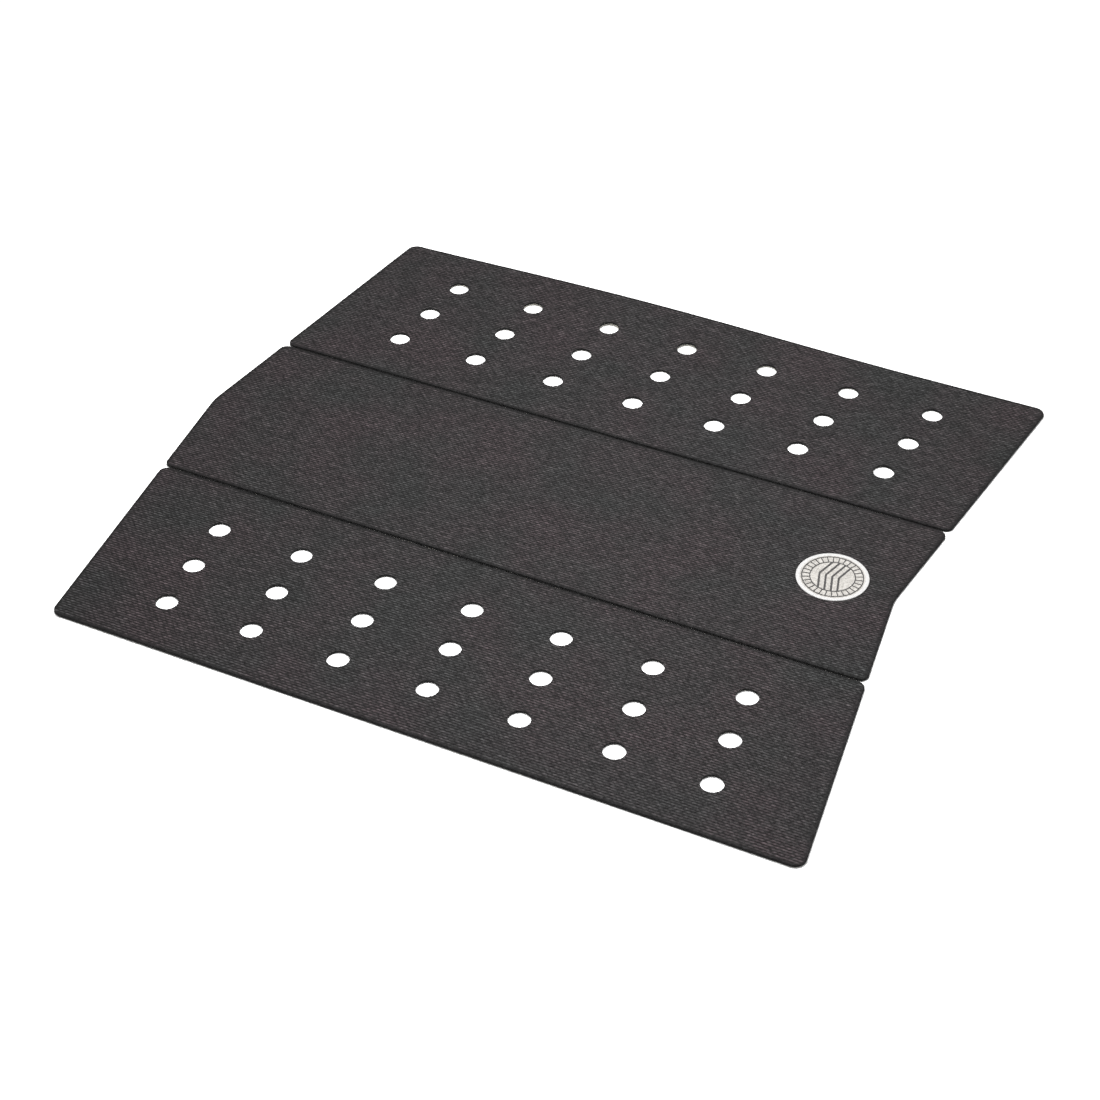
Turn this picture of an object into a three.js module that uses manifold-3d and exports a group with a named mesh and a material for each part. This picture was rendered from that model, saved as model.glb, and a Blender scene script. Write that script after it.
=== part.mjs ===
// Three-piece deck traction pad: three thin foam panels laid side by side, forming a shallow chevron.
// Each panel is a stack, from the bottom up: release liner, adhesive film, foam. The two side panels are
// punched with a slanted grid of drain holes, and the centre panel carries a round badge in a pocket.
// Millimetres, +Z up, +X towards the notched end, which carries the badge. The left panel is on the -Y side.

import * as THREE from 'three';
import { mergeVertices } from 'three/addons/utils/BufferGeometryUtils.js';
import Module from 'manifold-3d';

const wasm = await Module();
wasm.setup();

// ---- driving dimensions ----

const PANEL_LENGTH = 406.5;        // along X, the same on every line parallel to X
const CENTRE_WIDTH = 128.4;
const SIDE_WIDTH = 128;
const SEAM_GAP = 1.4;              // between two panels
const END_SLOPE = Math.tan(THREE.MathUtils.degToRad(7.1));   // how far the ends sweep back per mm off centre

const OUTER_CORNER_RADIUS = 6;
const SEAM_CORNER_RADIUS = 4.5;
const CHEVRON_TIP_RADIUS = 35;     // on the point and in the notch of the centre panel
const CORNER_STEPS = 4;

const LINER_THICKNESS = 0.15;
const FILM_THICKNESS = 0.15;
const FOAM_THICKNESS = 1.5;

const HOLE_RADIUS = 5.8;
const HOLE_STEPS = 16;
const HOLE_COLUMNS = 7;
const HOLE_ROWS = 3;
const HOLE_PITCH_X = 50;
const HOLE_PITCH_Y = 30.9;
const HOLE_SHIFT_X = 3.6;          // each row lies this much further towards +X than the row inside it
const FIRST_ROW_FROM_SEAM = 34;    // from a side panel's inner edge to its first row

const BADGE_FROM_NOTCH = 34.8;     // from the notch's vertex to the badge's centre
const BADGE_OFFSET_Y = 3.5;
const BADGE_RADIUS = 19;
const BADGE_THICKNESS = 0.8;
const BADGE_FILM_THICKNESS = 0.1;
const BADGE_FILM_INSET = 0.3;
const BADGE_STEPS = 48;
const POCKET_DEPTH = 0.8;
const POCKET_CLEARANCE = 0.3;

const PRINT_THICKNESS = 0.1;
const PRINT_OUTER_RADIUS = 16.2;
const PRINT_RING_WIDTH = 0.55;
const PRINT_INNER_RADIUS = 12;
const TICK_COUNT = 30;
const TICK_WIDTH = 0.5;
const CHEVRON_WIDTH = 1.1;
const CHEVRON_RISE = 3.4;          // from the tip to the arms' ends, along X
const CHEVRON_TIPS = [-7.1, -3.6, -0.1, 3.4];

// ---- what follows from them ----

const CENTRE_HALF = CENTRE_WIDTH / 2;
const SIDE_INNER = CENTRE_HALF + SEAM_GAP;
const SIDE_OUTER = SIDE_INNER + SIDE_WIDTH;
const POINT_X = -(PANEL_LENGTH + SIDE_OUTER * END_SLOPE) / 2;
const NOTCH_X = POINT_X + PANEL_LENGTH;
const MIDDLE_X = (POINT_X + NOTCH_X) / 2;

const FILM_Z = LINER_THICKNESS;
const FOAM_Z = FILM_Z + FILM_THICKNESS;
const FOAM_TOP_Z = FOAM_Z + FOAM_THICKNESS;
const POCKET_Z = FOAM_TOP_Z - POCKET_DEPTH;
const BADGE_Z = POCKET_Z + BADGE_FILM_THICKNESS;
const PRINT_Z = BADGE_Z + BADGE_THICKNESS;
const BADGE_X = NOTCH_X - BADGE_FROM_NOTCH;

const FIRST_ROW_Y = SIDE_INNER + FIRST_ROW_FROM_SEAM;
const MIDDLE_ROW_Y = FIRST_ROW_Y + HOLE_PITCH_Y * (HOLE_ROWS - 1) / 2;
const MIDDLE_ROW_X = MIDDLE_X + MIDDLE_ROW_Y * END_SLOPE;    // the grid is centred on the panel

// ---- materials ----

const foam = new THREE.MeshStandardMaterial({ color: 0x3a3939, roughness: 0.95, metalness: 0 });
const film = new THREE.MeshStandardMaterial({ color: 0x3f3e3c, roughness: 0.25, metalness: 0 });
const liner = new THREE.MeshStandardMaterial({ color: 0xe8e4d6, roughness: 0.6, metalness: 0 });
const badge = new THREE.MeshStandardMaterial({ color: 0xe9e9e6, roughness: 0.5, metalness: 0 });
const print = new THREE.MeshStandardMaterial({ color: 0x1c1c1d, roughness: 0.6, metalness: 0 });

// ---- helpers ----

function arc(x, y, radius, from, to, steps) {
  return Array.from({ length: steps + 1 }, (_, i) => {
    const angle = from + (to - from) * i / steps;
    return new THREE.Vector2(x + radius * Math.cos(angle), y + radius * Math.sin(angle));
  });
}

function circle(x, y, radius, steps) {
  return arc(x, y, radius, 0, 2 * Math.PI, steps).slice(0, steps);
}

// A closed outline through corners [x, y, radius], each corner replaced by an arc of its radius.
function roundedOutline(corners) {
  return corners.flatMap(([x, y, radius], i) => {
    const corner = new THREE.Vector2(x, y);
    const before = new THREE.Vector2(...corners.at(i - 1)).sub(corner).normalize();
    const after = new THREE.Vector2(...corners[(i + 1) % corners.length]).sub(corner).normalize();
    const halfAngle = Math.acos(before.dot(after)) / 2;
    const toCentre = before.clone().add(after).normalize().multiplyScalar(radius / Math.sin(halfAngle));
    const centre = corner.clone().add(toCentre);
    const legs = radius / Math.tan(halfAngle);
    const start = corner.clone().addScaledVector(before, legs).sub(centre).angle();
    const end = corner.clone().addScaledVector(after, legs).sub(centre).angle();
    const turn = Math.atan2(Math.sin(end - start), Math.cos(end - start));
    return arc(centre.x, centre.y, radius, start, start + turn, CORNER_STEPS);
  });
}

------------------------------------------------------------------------

→ **SHORT EXERCISE**
Copy all of the data exactly.

→ **EXERCISE RESPONSE**
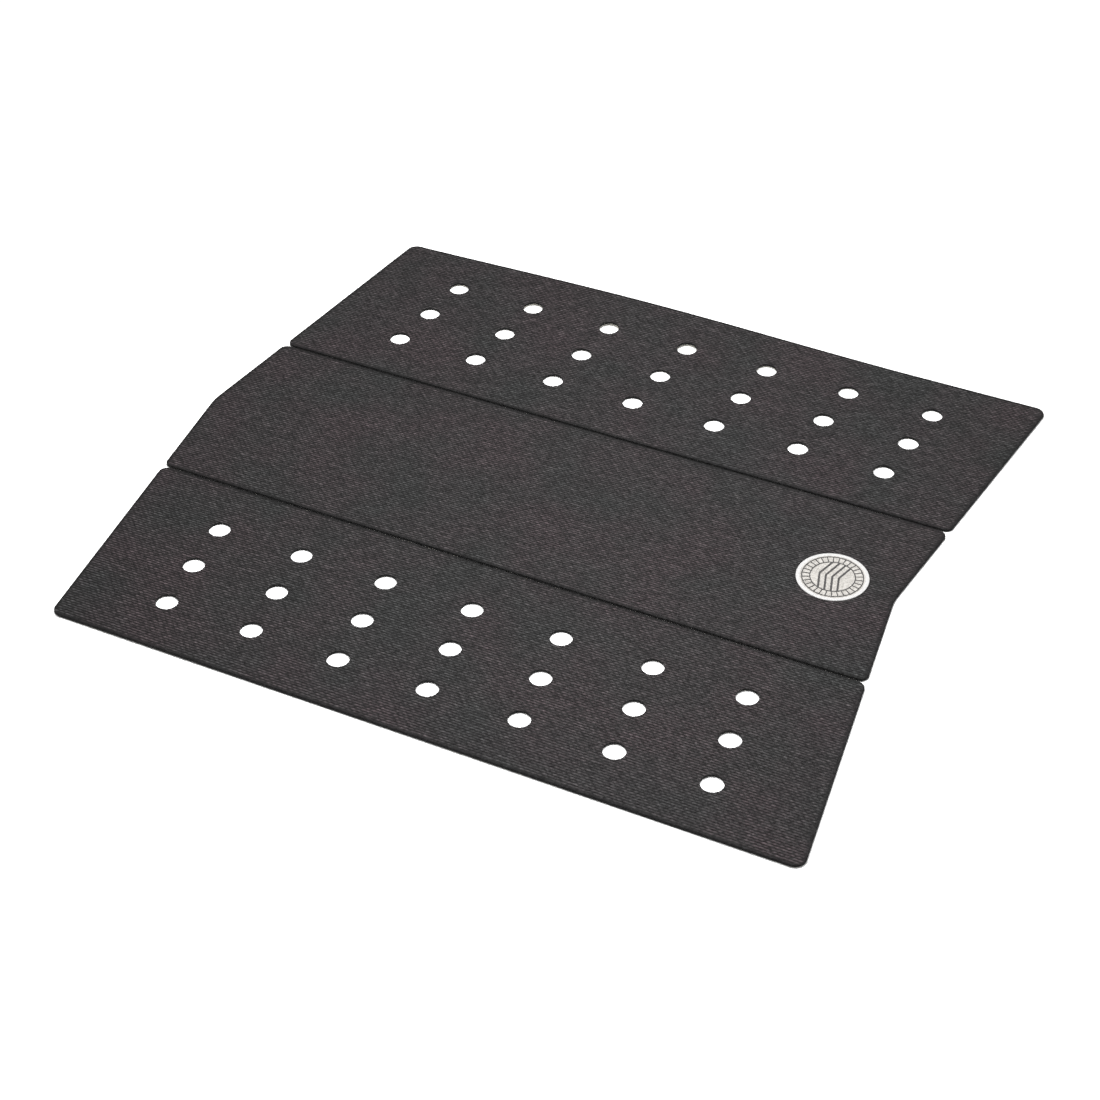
Turn this picture of an object into a three.js module that uses manifold-3d and exports a group with a named mesh and a material for each part. This picture was rendered from that model, saved as model.glb, and a Blender scene script. Write that script after it.
=== part.mjs ===
// Three-piece deck traction pad: three thin foam panels laid side by side, forming a shallow chevron.
// Each panel is a stack, from the bottom up: release liner, adhesive film, foam. The two side panels are
// punched with a slanted grid of drain holes, and the centre panel carries a round badge in a pocket.
// Millimetres, +Z up, +X towards the notched end, which carries the badge. The left panel is on the -Y side.

import * as THREE from 'three';
import { mergeVertices } from 'three/addons/utils/BufferGeometryUtils.js';
import Module from 'manifold-3d';

const wasm = await Module();
wasm.setup();

// ---- driving dimensions ----

const PANEL_LENGTH = 406.5;        // along X, the same on every line parallel to X
const CENTRE_WIDTH = 128.4;
const SIDE_WIDTH = 128;
const SEAM_GAP = 1.4;              // between two panels
const END_SLOPE = Math.tan(THREE.MathUtils.degToRad(7.1));   // how far the ends sweep back per mm off centre

const OUTER_CORNER_RADIUS = 6;
const SEAM_CORNER_RADIUS = 4.5;
const CHEVRON_TIP_RADIUS = 35;     // on the point and in the notch of the centre panel
const CORNER_STEPS = 4;

const LINER_THICKNESS = 0.15;
const FILM_THICKNESS = 0.15;
const FOAM_THICKNESS = 1.5;

const HOLE_RADIUS = 5.8;
const HOLE_STEPS = 16;
const HOLE_COLUMNS = 7;
const HOLE_ROWS = 3;
const HOLE_PITCH_X = 50;
const HOLE_PITCH_Y = 30.9;
const HOLE_SHIFT_X = 3.6;          // each row lies this much further towards +X than the row inside it
const FIRST_ROW_FROM_SEAM = 34;    // from a side panel's inner edge to its first row

const BADGE_FROM_NOTCH = 34.8;     // from the notch's vertex to the badge's centre
const BADGE_OFFSET_Y = 3.5;
const BADGE_RADIUS = 19;
const BADGE_THICKNESS = 0.8;
const BADGE_FILM_THICKNESS = 0.1;
const BADGE_FILM_INSET = 0.3;
const BADGE_STEPS = 48;
const POCKET_DEPTH = 0.8;
const POCKET_CLEARANCE = 0.3;

const PRINT_THICKNESS = 0.1;
const PRINT_OUTER_RADIUS = 16.2;
const PRINT_RING_WIDTH = 0.55;
const PRINT_INNER_RADIUS = 12;
const TICK_COUNT = 30;
const TICK_WIDTH = 0.5;
const CHEVRON_WIDTH = 1.1;
const CHEVRON_RISE = 3.4;          // from the tip to the arms' ends, along X
const CHEVRON_TIPS = [-7.1, -3.6, -0.1, 3.4];

// ---- what follows from them ----

const CENTRE_HALF = CENTRE_WIDTH / 2;
const SIDE_INNER = CENTRE_HALF + SEAM_GAP;
const SIDE_OUTER = SIDE_INNER + SIDE_WIDTH;
const POINT_X = -(PANEL_LENGTH + SIDE_OUTER * END_SLOPE) / 2;
const NOTCH_X = POINT_X + PANEL_LENGTH;
const MIDDLE_X = (POINT_X + NOTCH_X) / 2;

const FILM_Z = LINER_THICKNESS;
const FOAM_Z = FILM_Z + FILM_THICKNESS;
const FOAM_TOP_Z = FOAM_Z + FOAM_THICKNESS;
const POCKET_Z = FOAM_TOP_Z - POCKET_DEPTH;
const BADGE_Z = POCKET_Z + BADGE_FILM_THICKNESS;
const PRINT_Z = BADGE_Z + BADGE_THICKNESS;
const BADGE_X = NOTCH_X - BADGE_FROM_NOTCH;

const FIRST_ROW_Y = SIDE_INNER + FIRST_ROW_FROM_SEAM;
const MIDDLE_ROW_Y = FIRST_ROW_Y + HOLE_PITCH_Y * (HOLE_ROWS - 1) / 2;
const MIDDLE_ROW_X = MIDDLE_X + MIDDLE_ROW_Y * END_SLOPE;    // the grid is centred on the panel

// ---- materials ----

const foam = new THREE.MeshStandardMaterial({ color: 0x3a3939, roughness: 0.95, metalness: 0 });
const film = new THREE.MeshStandardMaterial({ color: 0x3f3e3c, roughness: 0.25, metalness: 0 });
const liner = new THREE.MeshStandardMaterial({ color: 0xe8e4d6, roughness: 0.6, metalness: 0 });
const badge = new THREE.MeshStandardMaterial({ color: 0xe9e9e6, roughness: 0.5, metalness: 0 });
const print = new THREE.MeshStandardMaterial({ color: 0x1c1c1d, roughness: 0.6, metalness: 0 });

// ---- helpers ----

function arc(x, y, radius, from, to, steps) {
  return Array.from({ length: steps + 1 }, (_, i) => {
    const angle = from + (to - from) * i / steps;
    return new THREE.Vector2(x + radius * Math.cos(angle), y + radius * Math.sin(angle));
  });
}

function circle(x, y, radius, steps) {
  return arc(x, y, radius, 0, 2 * Math.PI, steps).slice(0, steps);
}

// A closed outline through corners [x, y, radius], each corner replaced by an arc of its radius.
function roundedOutline(corners) {
  return corners.flatMap(([x, y, radius], i) => {
    const corner = new THREE.Vector2(x, y);
    const before = new THREE.Vector2(...corners.at(i - 1)).sub(corner).normalize();
    const after = new THREE.Vector2(...corners[(i + 1) % corners.length]).sub(corner).normalize();
    const halfAngle = Math.acos(before.dot(after)) / 2;
    const toCentre = before.clone().add(after).normalize().multiplyScalar(radius / Math.sin(halfAngle));
    const centre = corner.clone().add(toCentre);
    const legs = radius / Math.tan(halfAngle);
    const start = corner.clone().addScaledVector(before, legs).sub(centre).angle();
    const end = corner.clone().addScaledVector(after, legs).sub(centre).angle();
    const turn = Math.atan2(Math.sin(end - start), Math.cos(end - start));
    return arc(centre.x, centre.y, radius, start, start + turn, CORNER_STEPS);
  });
}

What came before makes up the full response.